**RECORDED INFORMATION:**

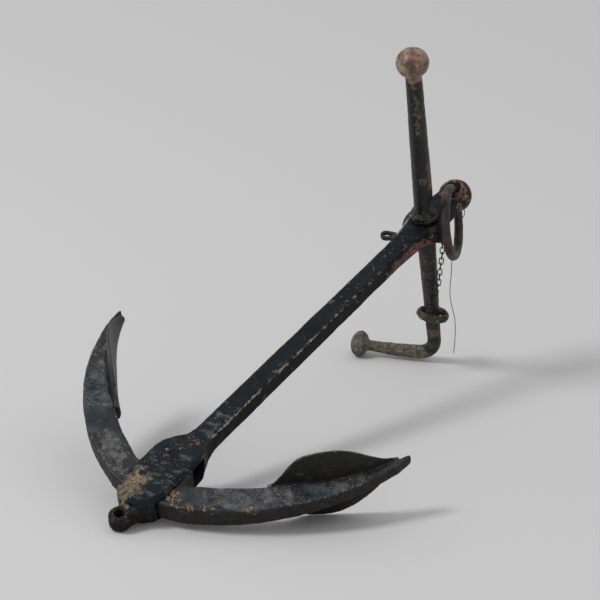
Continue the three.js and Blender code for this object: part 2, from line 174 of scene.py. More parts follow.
def read_mesh(mesh):
    co = np.empty(len(mesh.vertices) * 3)
    mesh.vertices.foreach_get("co", co)
    edges = np.empty(len(mesh.edges) * 2, np.int64)
    mesh.edges.foreach_get("vertices", edges)
    return co.reshape(-1, 3), edges.reshape(-1, 2)


def relaxed(values, edges, times):
    """Each vertex's value averaged with its neighbours', over and over."""
    a, b = edges.T
    count = len(values)
    degree = np.bincount(a, minlength=count) + np.bincount(b, minlength=count)
    degree = np.maximum(degree, 1)
    columns = values.reshape(count, -1).copy()
    for _ in range(times):
        for i in range(columns.shape[1]):
            column = columns[:, i]
            total = np.bincount(a, column[b], count) + np.bincount(b, column[a], count)
            columns[:, i] = 0.5 * column + 0.5 * total / degree
    return columns.reshape(values.shape)


def vertex_normals(mesh):
    normals = np.empty(len(mesh.vertices) * 3)
    mesh.vertices.foreach_get("normal", normals)
    return normals.reshape(-1, 3)


def dense_copy(nodes, name, voxel, smoothing):
    """One fine mesh over the given CAD nodes."""
    joined = bmesh.new()
    for node in nodes:
        part = frame["nodes"][node].data.copy()
        start = bpy.data.objects.new("part", part)
        bpy.context.scene.collection.objects.link(start)
        weld = start.modifiers.new("weld", "WELD")
        weld.merge_threshold = 1e-5
        remesh = start.modifiers.new("remesh", "REMESH")
        remesh.mode = "VOXEL"
        remesh.voxel_size = voxel
        if smoothing:
            smooth = start.modifiers.new("smooth", "SMOOTH")
            smooth.factor = 0.5
            smooth.iterations = smoothing
        evaluated = start.evaluated_get(bpy.context.evaluated_depsgraph_get())
        fine = bpy.data.meshes.new_from_object(evaluated)
        joined.from_mesh(fine)
        bpy.data.objects.remove(start)
        bpy.data.meshes.remove(part)
        bpy.data.meshes.remove(fine)
    mesh = bpy.data.meshes.new(name)
    joined.to_mesh(mesh)
    joined.free()
    mesh.materials.clear()
    piece = bpy.data.objects.new(name, mesh)
    bpy.context.scene.collection.objects.link(piece)
    return piece


MOST_OUTWARD_MM = 0.08  # that weathering may raise a surface


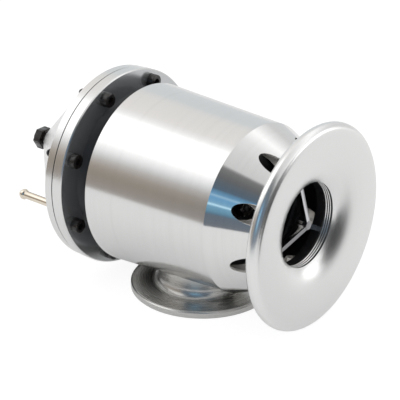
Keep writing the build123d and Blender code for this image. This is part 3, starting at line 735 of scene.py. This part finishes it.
ring = addPiece(
    "rearRing", mergedCopy("rear_ring"), "rear_ring", [ringFinish, gapPaintedShade, borePaintedShade, ringFacePaintedShade],
    pickMaterial=ringFinishPick,
)
turnedNormals(ring.data, [ringFacts["rim"], ringFacts["rimEdge"]])
cover = addPiece("rearCover", mergedCopy("rear_cover"), "rear_cover", [ringFinish])
turnedNormals(cover.data, [coverFacts[run] for run in ("rim", "rimEdge", "cone", "coneEdge")])
print("ring and cover ready")


screwFacts = {
    "pitchRadius": 34.3, "first": 22.5, "seatX": -36.1, "headTop": 3.0, "headRadius": 2.75,
    "radius": 1.5, "length": 12.4, "pitch": 0.5, "socket": 2.5, "socketDepth": 1.6, "knurls": 28, "knurlDepth": 0.09,
}
screwPlaces = circlePlaces(screwFacts["pitchRadius"], screwFacts["first"])


def buildScrew(centre):
    s = screwFacts
    top = s["seatX"] + s["headTop"]
    mouth = s["socket"] / 2 / math.cos(math.radians(30))
    points = [
        (top - s["socketDepth"] - 0.3, 0), (top - s["socketDepth"], mouth), (top, mouth),
        (top, s["headRadius"] - 0.4), (top - 0.15, s["headRadius"] - 0.12), (top - 0.45, s["headRadius"]),
        (s["seatX"] + 0.25, s["headRadius"]), (s["seatX"], s["headRadius"] - 0.2), (s["seatX"], s["radius"]),
    ]
    points += threadPoints(s["seatX"] - 0.4, s["seatX"] - s["length"] + 0.3, s["radius"], s["pitch"])
    points += [(s["seatX"] - s["length"], s["radius"] - 0.45), (s["seatX"] - s["length"], 0)]
    bm = spinProfile(points, 2 * s["knurls"], closed=False, centre=centre)
    drawToHexagon(bm, s["socket"], centre, wall=mouth)
    for point in bm.verts:  # every second point of the head's side is drawn in, which knurls it
        x, y, z = point.co.x / mm, point.co.y / mm - centre[0], (point.co.z - axisHeight) / mm - centre[1]
        if x > s["seatX"] + 0.1 and math.hypot(y, z) > s["headRadius"] - 0.01:
            if round(math.atan2(z, y) / math.pi * s["knurls"] - s["knurls"] / 2) % 2:
                point.co.y -= y * s["knurlDepth"] / s["headRadius"] * mm
                point.co.z -= z * s["knurlDepth"] / s["headRadius"] * mm
    return bm


for number, centre in enumerate(screwPlaces, 1):
    addPiece(f"coverScrew{number}", buildScrew(centre), f"cover_screw_{number}", [blackSteel])


boltFacts = {
    "headX": -84.8, "headTop": 3.6, "width": 8.0, "radius": 2.45, "endX": -66.5, "pitch": 0.8,
}


def buildBolt():
    b = boltFacts
    corner = b["width"] / 2 / math.cos(math.radians(30))
    back = b["headX"] + b["headTop"]
    points = [
        (b["headX"], 0), (b["headX"], b["width"] / 2 - 0.15), (b["headX"] + 0.35, corner),
        (back - 0.3, corner), (back, corner - 0.5), (back, b["radius"]),
    ]
    points += threadPoints(back + 0.4, b["endX"] - 0.3, b["radius"], b["pitch"])
    points += [(b["endX"], b["radius"] - 0.6), (b["endX"], 0)]
    bm = spinProfile(points, 96, closed=False)
    drawToHexagon(bm, b["width"])
    return bm


addPiece("adjusterBolt", buildBolt(), "adjuster_bolt", [blackSteel])


nutFacts = {
    # length along the axis, width across flats, bore that the stem's thread fills
    "stemNut": ("stem_nut", 4.0), "pickUpNut": ("pick_up_nut", 4.0), "width": 8.0, "bore": 2.5,
}


def buildNut(start, height):
    half = nutFacts["width"] / 2
    corner = half / math.cos(math.radians(30))
    bm = spinProfile(
        [
            (start, nutFacts["bore"]), (start, half - 0.1), (start + 0.35, corner), (start + height - 0.35, corner),
            (start + height, half - 0.1), (start + height, nutFacts["bore"]),
        ],
        96,
    )
    drawToHexagon(bm, nutFacts["width"])
    return bm


for name in ("stemNut", "pickUpNut"):
    node, height = nutFacts[name]
    addPiece(name, buildNut(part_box(node)[0][0] / mm, height), node, [blackSteel])
print("screws, bolt and nuts ready")


nippleFacts = {
    "centre": (-21.762, -14.679), "faceX": -57.31, "thread": 2.0, "threadLength": 4.5, "collar": 2.3,
    "collarHeight": 0.8, "tube": 1.55, "bead": 2.1, "tipX": -74.66, "tip": 1.4, "bore": 0.8, "pitch": 0.5,
}


def buildNipple():
    n = nippleFacts
    foot, collar, tip = n["faceX"] + n["threadLength"], n["faceX"] - n["collarHeight"], n["tipX"]
    points = [(foot, n["bore"])] + threadPoints(foot, n["faceX"] + 0.3, n["thread"], n["pitch"])[:-1]
    points += [
        (n["faceX"], n["thread"]), (n["faceX"], n["collar"]), (collar + 0.15, n["collar"]),
        (collar, n["collar"] - 0.15), (collar, n["tube"]),
    ]
    points += curvePoints(
        (tip + 2.75, n["tube"]), (tip + 2.5, n["tube"]), (tip + 2.3, n["bead"]), (tip + 2.0, n["bead"]), 5,
    )
    points += curvePoints(
        (tip + 1.2, n["bead"]), (tip + 0.9, n["bead"]), (tip + 0.5, n["tip"] + 0.1), (tip, n["tip"]), 6,
    )
    points += [(tip, n["bore"] + 0.1), (tip + 0.15, n["bore"])]
    return spinProfile(points, 48, centre=n["centre"])


addPiece("vacuumNipple", buildNipple(), "vacuum_nipple", [nippleFinish], sharp=40.0)
print("nipple ready")


springFacts = {
    # start and end along the axis, mean radius, wire radius, turns
    "mainSpring": (-13.3, 8.4, 12.5, 0.6, 5.0),
    "returnSpringFront": (-57.55, -42.5, 7.6, 0.9, 4.08),
    "returnSpringRear": (-64.5, -57.65, 7.6, 0.9, 1.86),
}


coilFacts = {"clearance": 0.02, "segments": 14, "stepsPerTurn": 40}


def buildSpring(name):
    start, end, mean, wire, turns = springFacts[name]
    inset = wire + coilFacts["clearance"]
    bm = bmesh.new()
    place = Vector(((start + inset) * mm, 0, axisHeight + mean * mm))
    ring = bmesh.ops.create_circle(bm, cap_ends=True, segments=coilFacts["segments"], radius=wire * mm)
    for point in ring["verts"]:  # the wire's section stands square to its path
        point.co = place + Vector((point.co.x, 0, point.co.y))
    steps = int(turns * coilFacts["stepsPerTurn"])
    rise = (end - start - 2 * inset) * mm / steps
    bmesh.ops.spin(
        bm, geom=list(bm.verts) + list(bm.edges) + list(bm.faces), cent=(0, 0, axisHeight), axis=(1, 0, 0),
        dvec=(rise, 0, 0), angle=math.tau * turns, steps=steps, use_merge=False, use_duplicate=False,
    )
    bmesh.ops.remove_doubles(bm, verts=bm.verts, dist=0.000001)
    bmesh.ops.recalc_face_normals(bm, faces=bm.faces)
    return bm


spring = addPiece("mainSpring", buildSpring("mainSpring"), "main_spring", [darkSteel])
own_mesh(spring)
spring = addPiece(
    "returnSpringFront", buildSpring("returnSpringFront"), "return_spring", [brightSteel], body="stem",
)
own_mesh(spring)
spring = addPiece("returnSpringRear", buildSpring("returnSpringRear"), "return_spring", [brightSteel])
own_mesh(spring)
print("springs ready")


diaphragmFacts = {
    "frontX": -40.4, "rearX": -41.0, "crestX": -37.8, "crestRadius": 22.0, "roll": 2.6, "inside": 2.0,
    "rim": 38.2, "bore": 2.55, "hole": 1.7, "steps": 128, "holeSteps": 16,
}


def arcPoints(x, reach, side, last):
    # From the roll's foot up to the last angle, in degrees, outwards (1) or inwards (-1)
    d = diaphragmFacts
    turns = [math.radians(degrees) for degrees in range(0, last + 1, 10)]
    return [(x + d["roll"] * math.sin(turn), d["crestRadius"] + side * reach * math.cos(turn)) for turn in turns]


def rollPoints(side):
    # Front of the roll from its foot to the crest, then back down the rear
    d = diaphragmFacts
    return arcPoints(d["frontX"], d["roll"], side, 90), arcPoints(d["rearX"], d["inside"], side, 70)[::-1]


def edgeRadius(edge, centre=(0.0, 0.0)):
    place = edge.verts[0].co / mm
    return math.hypot(place.y - centre[0], place.z - axisHeight / mm - centre[1])


def buildDiaphragmRim():
    # The roll's outer half, and a flat rim with holes where the screws pass
    d = diaphragmFacts
    front, rear = rollPoints(1)
    bm = spinProfile(front + rear, d["steps"], closed=False)
    upright = Matrix.Rotation(math.pi / 2, 4, "Y")
    for x, foot in ((d["frontX"], d["crestRadius"] + d["roll"]), (d["rearX"], d["crestRadius"] + d["inside"])):
        rings = [(0.0, 0.0, foot, d["steps"]), (0.0, 0.0, d["rim"], d["steps"])]
        rings += [(y, z, d["hole"], d["holeSteps"]) for y, z in screwPlaces]
        edges = set()
        for y, z, radius, segments in rings:
            place = Matrix.Translation((x * mm, y * mm, axisHeight + z * mm)) @ upright
            made = bmesh.ops.create_circle(bm, cap_ends=False, segments=segments, radius=radius * mm, matrix=place)
            edges.update(edge for point in made["verts"] for edge in point.link_edges)
        bmesh.ops.triangle_fill(bm, use_beauty=True, edges=list(edges), normal=(1, 0, 0))
    bmesh.ops.remove_doubles(bm, verts=bm.verts, dist=0.000004)
    openEdges = [edge for edge in bm.edges if edge.is_boundary]
    bmesh.ops.bridge_loops(bm, edges=[edge for edge in openEdges if edgeRadius(edge) > d["rim"] - 0.2])
    for centre in screwPlaces:
        around = [edge for edge in bm.edges if edge.is_boundary and edgeRadius(edge, centre) < d["hole"] + 0.5]
        bmesh.ops.bridge_loops(bm, edges=around)
    bmesh.ops.recalc_face_normals(bm, faces=bm.faces)
    return bm


def buildDiaphragmMiddle():
    d = diaphragmFacts
    front, rear = rollPoints(-1)
    return spinProfile(front + rear + [(d["rearX"], d["bore"]), (d["frontX"], d["bore"])], d["steps"])


rim = addPiece("diaphragmRim", buildDiaphragmRim(), "diaphragm", [cloth], body="blended")
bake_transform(rim)
middle = addPiece("diaphragmMiddle", buildDiaphragmMiddle(), "diaphragm", [cloth], body="blended")
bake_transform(middle)
print("diaphragm ready")


innerPieces = {
    "flange_o_ring": ("seal_rubber", rubber), "seat_o_ring": ("seal_rubber", rubber),
    "adjuster_o_ring": ("seal_rubber", rubber), "stem_seal": ("seal_rubber", rubber),
    "main_seal": ("seal_rubber", rubber), "primary_seal": ("seal_rubber", rubber),
    "valve_seat": ("seat_steel", darkSteel), "seat_circlip": ("spring_steel", darkSteel),
    "main_valve": ("valve_aluminium", blackAnodised), "primary_valve": ("valve_aluminium", blackAnodised),
    "valve_stem": ("stem_steel", darkSteel), "stem_washer": ("nut_steel", brightSteel),
    "front_plate": ("plate_aluminium", brightSteel), "rear_plate": ("plate_aluminium", brightSteel),
    "stem_bush": ("bush_bronze", bronze), "spring_seat": ("plate_aluminium", brightSteel),
}


def pieceName(node):
    first, *rest = node.split("_")
    return first + "".join(word.capitalize() for word in rest)


for node, (slot, material) in innerPieces.items():
    addPiece(pieceName(node), mergedCopy(node), node, [material])
print("inner pieces ready")


scene.view_settings.view_transform = "Standard"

**WORK INSTRUCTIONS:**
Reproduce word for word the material above, beginning with the line that contains "bake_transform(rim)" and ending with the line that contains "return first +".

**SOLUTION TO THIS TASK:**
bake_transform(rim)
middle = addPiece("diaphragmMiddle", buildDiaphragmMiddle(), "diaphragm", [cloth], body="blended")
bake_transform(middle)
print("diaphragm ready")


innerPieces = {
    "flange_o_ring": ("seal_rubber", rubber), "seat_o_ring": ("seal_rubber", rubber),
    "adjuster_o_ring": ("seal_rubber", rubber), "stem_seal": ("seal_rubber", rubber),
    "main_seal": ("seal_rubber", rubber), "primary_seal": ("seal_rubber", rubber),
    "valve_seat": ("seat_steel", darkSteel), "seat_circlip": ("spring_steel", darkSteel),
    "main_valve": ("valve_aluminium", blackAnodised), "primary_valve": ("valve_aluminium", blackAnodised),
    "valve_stem": ("stem_steel", darkSteel), "stem_washer": ("nut_steel", brightSteel),
    "front_plate": ("plate_aluminium", brightSteel), "rear_plate": ("plate_aluminium", brightSteel),
    "stem_bush": ("bush_bronze", bronze), "spring_seat": ("plate_aluminium", brightSteel),
}


def pieceName(node):
    first, *rest = node.split("_")
    return first + "".join(word.capitalize() for word in rest)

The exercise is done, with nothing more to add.